Slowly but surely that changed. Columnist Nicholas Kristof put them in touch with actress Ashley Judd, which would prove invaluable; another source led them to Jenni Konner and Lena Dunham, who “became a two-woman celebrity switchboard” of contact information, including Gwyneth Paltrow, who had her own Weinstein story, off the record of course. Paltrow began reaching out to other women she knew, or suspected, had been abused by the producer.

The stories Kantor and Twohey collected are familiar to anyone who followed the investigation, but to see them as they saw them, piling up in a sickening pattern (the hotel room, the bathrobe, the demand for a massage, the groping, the rape or assault, the promises, the threats, the payoff) from a wide array of women remains a gut-punch.

For the two reporters it was a double gut-punch because a year or so into the investigation they had no one on the record. Each woman either felt bound by a confidentiality agreement or too afraid of Weinstein’s reach to go public. With very good reason. Weinstein may not have been at the zenith of his influence but he remained, as the two reporters quickly learned, aggressively defensive, a famously uncontrollable man whom the entertainment industry had granted the ability to make or break a career. With deep pockets and rabidly fierce lawyers, he was willing to threaten just about anything to protect his image.

For months, Kantor and Twohey could do nothing about what they knew.

Not that there is much, or any really, reportorial hand-wringing in “She Said.” No complaints about missing kids’ bedtimes or self-portraits in noir of the nights spent staking out sources amid messy boxes of Chinese takeout. No scenes when one or the other says “Dammit you should have talked to me first” or wondering if this undertaking is worth it. No “You’re on the wrong side of history” showdown with a source or an editor. There are a few actual showdowns — Weinstein presents himself at the Times’ offices more than once — and plenty of pulse-racing excitement in “She Said,” but all of it is organic to the story rather than the storytellers.

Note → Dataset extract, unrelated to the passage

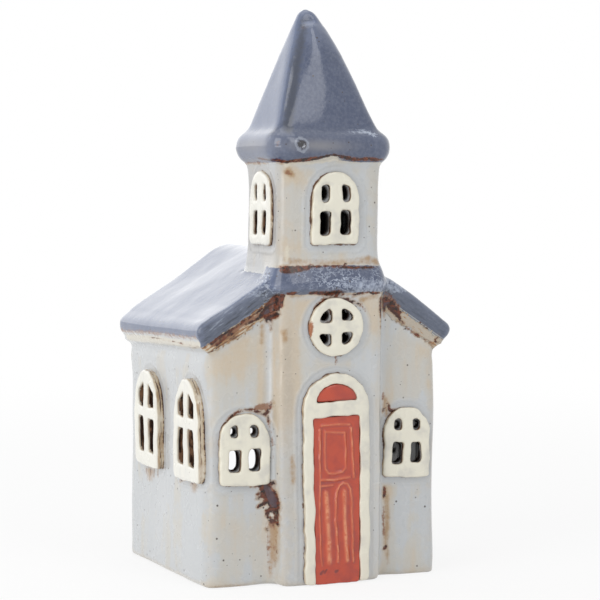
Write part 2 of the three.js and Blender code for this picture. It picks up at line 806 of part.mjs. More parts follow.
const tealightWax = () =>
  turned([
    [clipPocket, clipSeat],
    [cupInside - slipGap - cupInnerRadius, clipSeat],
    [cupInside - slipGap, clipSeat + cupInnerRadius],
    [cupInside - slipGap, waxHeight],
    [(cupInside + waxBore) / 2, waxHeight - waxDish / 2],
    [wickBore, waxHeight - waxDish],
    [wickBore, collarTop + slipGap],
    [waxBore, collarTop + slipGap],
    [waxBore, clipSeat + clipGauge + slipGap],
    [clipPocket, clipSeat + clipGauge + slipGap],
    [clipPocket, clipSeat],
  ]);

const wickClip = () =>
  turned([
    [0, clipSeat],
    [clipDiameter / 2, clipSeat],
    [clipDiameter / 2, clipSeat + clipGauge],
    [clipCollarDiameter / 2, clipSeat + clipGauge],
    [clipCollarDiameter / 2, collarTop],
    [wickBore, collarTop],
    [wickBore, clipSeat + clipGauge],
    [0, clipSeat + clipGauge],
  ]);

// The wick stands in the clip's collar and leans over a little at its burnt end.
function wick() {
  const foot = clipSeat + clipGauge + slipGap;
  const top = waxHeight - waxDish + wickProud;
  const path = new THREE.CatmullRomCurve3([
    corner(0, 0, foot),
    corner(0, 0, waxHeight),
    corner(wickBendStart * wickBend, 0, (waxHeight + top) / 2),
    corner(wickBend, 0, top),
  ]);
  const section = new THREE.Shape().absarc(0, 0, wickDiameter / 2, 0, 2 * Math.PI);
  const options = { steps: wickSteps, curveSegments: wickSegments, extrudePath: path };
  return solid(new THREE.ExtrudeGeometry(section, options));
}

// Finishes
const finish = (color, roughness, metalness = 0) =>
  new THREE.MeshStandardMaterial({ color: new THREE.Color(color), roughness, metalness });
const finishes = {
  stone_glaze: finish("#c9cac7", 0.28),
  slate_glaze: finish("#6f7890", 0.16),
  cream_glaze: finish("#ece7da", 0.22),
  red_glaze: finish("#b9492f", 0.2),
  foil: finish("#c8c9cb", 0.3, 1),
  wax: finish("#f2eee2", 0.5),
  wick: finish("#e6dfcb", 0.9),
};

// The assembly. The plan of the walls starts at the nave's front face, and the part's origin is the middle
// of its footprint.
const church = new THREE.Group();
const frontmost = Math.min(bayFace - surroundRelief, bellFront - rollBulge);
const rearmost = naveDepth + backOverhang;
church.position.y = -(frontmost + rearmost) / 2;

function add(group, name, body, material) {
  const mesh = new THREE.Mesh(geometryOf(body), finishes[material].clone());
  mesh.name = name;
  group.add(mesh);
}

add(church, "floor_slab", floorSlab(), "stone_glaze");
Object.entries(walls()).forEach(([name, body]) => add(church, name, body, "stone_glaze"));
add(church, "left_roof_slab", roofSlab(-1), "slate_glaze");
add(church, "right_roof_slab", roofSlab(1), "slate_glaze");
add(church, "tower_skirt", towerSkirt(), "slate_glaze");
add(church, "bell_chamber", bellChamber(), "stone_glaze");
add(church, "spire", spire(), "slate_glaze");
windowPlaces.forEach((w) => add(church, w.name, seatedWindow(w), "cream_glaze"));
add(church, "door_surround", doorSurround(), "cream_glaze");
add(church, "fanlight", fanlight(), "red_glaze");
add(church, "door_leaf", doorLeaf(), "red_glaze");

const tealight = new THREE.Group();
tealight.position.set(0, naveDepth / 2, floorThickness + runningGap);
add(tealight, "tealight_cup", tealightCup(), "foil");
add(tealight, "tealight_wax", tealightWax(), "wax");
add(tealight, "wick_clip", wickClip(), "foil");
add(tealight, "wick", wick(), "wick");
church.add(tealight);

const part = new THREE.Group();
part.add(church);

export default part;
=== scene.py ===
import math

import bmesh
import bpy
import numpy as np
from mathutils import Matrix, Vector, noise
from mathutils.bvhtree import BVHTree


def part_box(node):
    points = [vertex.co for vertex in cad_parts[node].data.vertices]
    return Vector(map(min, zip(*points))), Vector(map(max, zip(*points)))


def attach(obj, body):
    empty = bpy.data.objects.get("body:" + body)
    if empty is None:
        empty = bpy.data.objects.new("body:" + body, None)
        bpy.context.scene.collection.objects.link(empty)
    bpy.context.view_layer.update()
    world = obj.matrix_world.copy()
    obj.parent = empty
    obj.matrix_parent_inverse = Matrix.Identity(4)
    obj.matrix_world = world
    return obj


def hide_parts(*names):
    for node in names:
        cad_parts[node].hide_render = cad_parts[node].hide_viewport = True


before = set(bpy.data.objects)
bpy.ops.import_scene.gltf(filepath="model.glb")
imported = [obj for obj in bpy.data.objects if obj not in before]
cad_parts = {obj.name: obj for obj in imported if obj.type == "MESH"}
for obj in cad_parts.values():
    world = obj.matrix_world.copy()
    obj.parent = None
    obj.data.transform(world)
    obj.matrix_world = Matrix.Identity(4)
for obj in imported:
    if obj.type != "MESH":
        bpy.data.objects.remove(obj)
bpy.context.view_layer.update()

bl_info = {
    "name": "Church Tealight Holder",
    "version": (1, 0, 0),
    "blender": (4, 5, 0),
    "location": "View3D > Sidebar > Church",
    "description": "Hand-built pottery church with glazed walls, roof, windows and door, and a tealight",
    "category": "Object",
}

MM = 0.001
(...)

This is an account, not a memoir. The narrative (which is written in third person) acknowledges the frustration, mostly in moments when one editor or another says, “There is no story yet.” But whatever Kantor or Twohey felt during this time is left to the imagination; they are far more interested, still, in telling the story of how one man allegedly abused so many women and got away with it for so long.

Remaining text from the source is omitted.